DO THIS: Each line from the start of the data below through the one containing "on its back." must be reproduced exactly.

--- begin AVAILABLE DATA ---

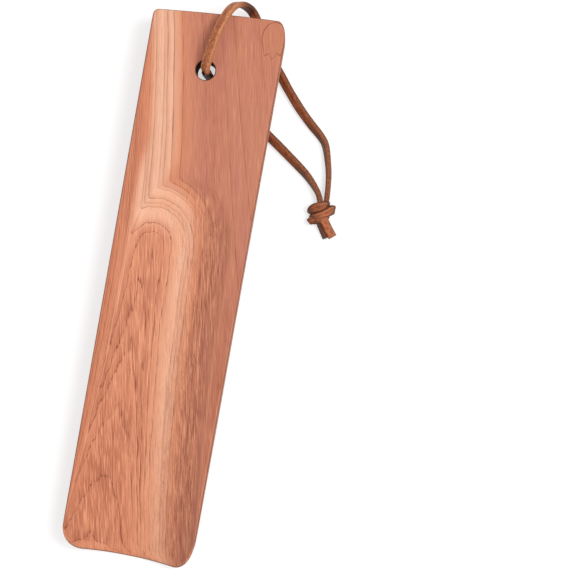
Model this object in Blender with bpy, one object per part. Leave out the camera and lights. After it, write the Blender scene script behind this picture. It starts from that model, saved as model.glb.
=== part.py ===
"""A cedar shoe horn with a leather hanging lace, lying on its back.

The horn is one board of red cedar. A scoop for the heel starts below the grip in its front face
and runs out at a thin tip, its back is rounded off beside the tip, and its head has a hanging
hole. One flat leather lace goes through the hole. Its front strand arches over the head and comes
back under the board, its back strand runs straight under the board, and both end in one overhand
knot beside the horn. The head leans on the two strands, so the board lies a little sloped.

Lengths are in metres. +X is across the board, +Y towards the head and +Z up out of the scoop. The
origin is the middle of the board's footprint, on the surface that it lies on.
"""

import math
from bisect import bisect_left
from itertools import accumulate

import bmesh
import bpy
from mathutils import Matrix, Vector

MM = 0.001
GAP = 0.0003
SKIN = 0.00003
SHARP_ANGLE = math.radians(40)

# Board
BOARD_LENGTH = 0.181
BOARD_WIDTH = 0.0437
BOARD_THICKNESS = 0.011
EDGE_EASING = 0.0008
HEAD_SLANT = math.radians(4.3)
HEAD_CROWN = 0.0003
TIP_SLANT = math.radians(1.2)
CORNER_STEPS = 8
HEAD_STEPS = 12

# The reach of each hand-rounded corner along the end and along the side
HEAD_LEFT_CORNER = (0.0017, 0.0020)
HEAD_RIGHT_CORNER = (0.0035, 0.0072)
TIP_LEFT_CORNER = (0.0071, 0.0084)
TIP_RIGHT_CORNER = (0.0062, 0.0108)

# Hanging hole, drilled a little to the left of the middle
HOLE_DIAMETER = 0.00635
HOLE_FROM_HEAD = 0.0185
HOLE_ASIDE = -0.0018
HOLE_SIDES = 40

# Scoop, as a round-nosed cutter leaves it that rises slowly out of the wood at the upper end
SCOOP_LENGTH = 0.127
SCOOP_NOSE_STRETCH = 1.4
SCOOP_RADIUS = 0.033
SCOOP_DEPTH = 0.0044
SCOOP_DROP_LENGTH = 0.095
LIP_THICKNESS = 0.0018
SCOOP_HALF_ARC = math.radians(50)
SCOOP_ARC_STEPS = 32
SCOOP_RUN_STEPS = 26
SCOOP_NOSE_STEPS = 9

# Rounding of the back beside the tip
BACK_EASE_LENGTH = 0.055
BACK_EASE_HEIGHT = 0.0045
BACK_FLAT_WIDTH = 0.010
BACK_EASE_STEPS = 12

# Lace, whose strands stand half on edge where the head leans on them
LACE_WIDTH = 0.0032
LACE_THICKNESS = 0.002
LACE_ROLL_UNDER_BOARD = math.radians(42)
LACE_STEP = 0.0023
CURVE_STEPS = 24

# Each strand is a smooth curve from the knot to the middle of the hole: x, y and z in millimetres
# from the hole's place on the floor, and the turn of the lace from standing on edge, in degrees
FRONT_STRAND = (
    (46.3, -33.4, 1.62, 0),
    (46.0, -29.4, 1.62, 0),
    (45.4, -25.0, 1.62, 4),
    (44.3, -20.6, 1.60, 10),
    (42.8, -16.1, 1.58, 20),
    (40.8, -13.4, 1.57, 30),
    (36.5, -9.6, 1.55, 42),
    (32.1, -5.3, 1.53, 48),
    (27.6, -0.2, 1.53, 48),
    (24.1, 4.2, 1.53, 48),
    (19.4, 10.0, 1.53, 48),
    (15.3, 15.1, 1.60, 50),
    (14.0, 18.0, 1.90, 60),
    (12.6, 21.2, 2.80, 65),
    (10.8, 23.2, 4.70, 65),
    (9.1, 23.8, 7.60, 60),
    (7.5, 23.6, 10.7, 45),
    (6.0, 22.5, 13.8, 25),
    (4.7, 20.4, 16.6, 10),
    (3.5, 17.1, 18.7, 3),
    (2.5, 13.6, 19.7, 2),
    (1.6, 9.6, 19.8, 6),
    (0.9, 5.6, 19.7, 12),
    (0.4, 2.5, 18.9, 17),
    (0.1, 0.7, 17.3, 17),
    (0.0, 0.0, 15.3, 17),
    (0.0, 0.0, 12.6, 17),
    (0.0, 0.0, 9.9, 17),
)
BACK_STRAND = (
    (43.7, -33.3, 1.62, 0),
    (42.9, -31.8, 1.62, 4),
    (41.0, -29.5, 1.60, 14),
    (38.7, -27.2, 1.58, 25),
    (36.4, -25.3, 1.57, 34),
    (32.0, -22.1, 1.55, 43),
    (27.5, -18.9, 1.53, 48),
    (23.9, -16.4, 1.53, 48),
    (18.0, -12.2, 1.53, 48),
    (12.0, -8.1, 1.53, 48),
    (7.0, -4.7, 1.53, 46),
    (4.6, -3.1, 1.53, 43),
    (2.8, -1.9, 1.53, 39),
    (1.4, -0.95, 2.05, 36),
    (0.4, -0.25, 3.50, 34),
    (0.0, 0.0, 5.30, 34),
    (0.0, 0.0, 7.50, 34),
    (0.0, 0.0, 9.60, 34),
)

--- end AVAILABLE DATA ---

OUTPUT OF THE EXERCISE:
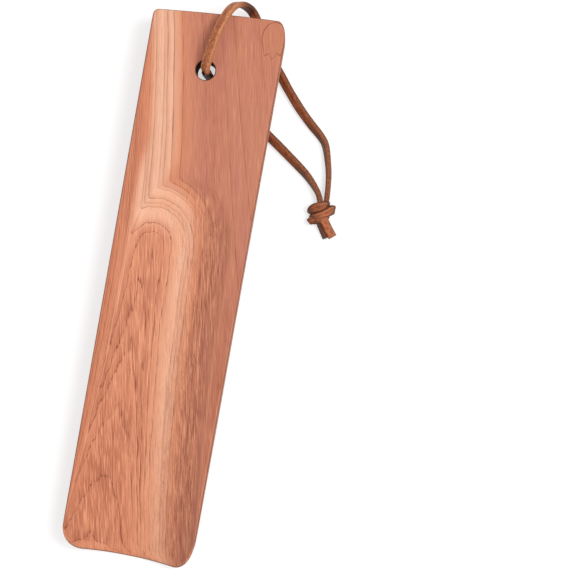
Model this object in Blender with bpy, one object per part. Leave out the camera and lights. After it, write the Blender scene script behind this picture. It starts from that model, saved as model.glb.
=== part.py ===
"""A cedar shoe horn with a leather hanging lace, lying on its back.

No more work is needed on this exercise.